2. What is the expected design life and what maintenance is required? The tower is engineered for a 50-year operational lifespan. This longevity is achieved through the use of high-strength, hot-dip galvanized steel that resists corrosion. Recommended maintenance includes periodic visual inspections every 1-2 years, checking bolt torque every 5-10 years, and ensuring the grounding system resistance remains below the specified 10 ohms to guarantee safety and performance.

3. What key industry standards does this transmission tower comply with? Our towers are designed and manufactured in strict accordance with major international and regional standards. Key among these are IEC 60826 for loading and structural design, GB 50545 (the Chinese national standard), IEEE 738 for conductor ampacity ratings, and ASCE 10-15 for defining design loads related to wind and ice. This ensures compatibility and safety across global markets.

4. What is the purpose of the OPGW (Optical Ground Wire) at the top? The OPGW serves two critical functions. Firstly, it acts as a ground wire, shielding the primary power conductors below from direct lightning strikes by safely conducting the electrical charge to the ground. Secondly, it contains a fiber optic cable within it, providing a high-speed communication path for grid control, data acquisition (SCADA), and protective relaying, enhancing grid intelligence and reliability.

5. Can the insulator type be customized for specific environments?

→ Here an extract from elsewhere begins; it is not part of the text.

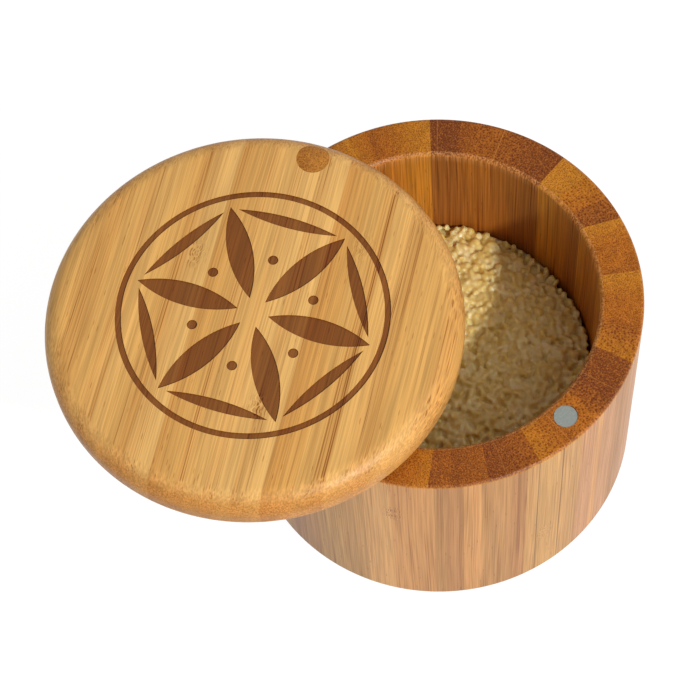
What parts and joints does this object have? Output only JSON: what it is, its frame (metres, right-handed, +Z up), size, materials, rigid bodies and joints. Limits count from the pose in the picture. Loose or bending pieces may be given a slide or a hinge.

Yes, absolutely. While our standard configuration includes highly reliable porcelain disc insulators, we offer composite polymer insulators as a premium option. These are recommended for areas with high pollution levels, coastal regions with salt spray, or where vandalism is a concern. Their lightweight nature, at only 30% of the weight of porcelain, also simplifies installation and reduces the overall tower load.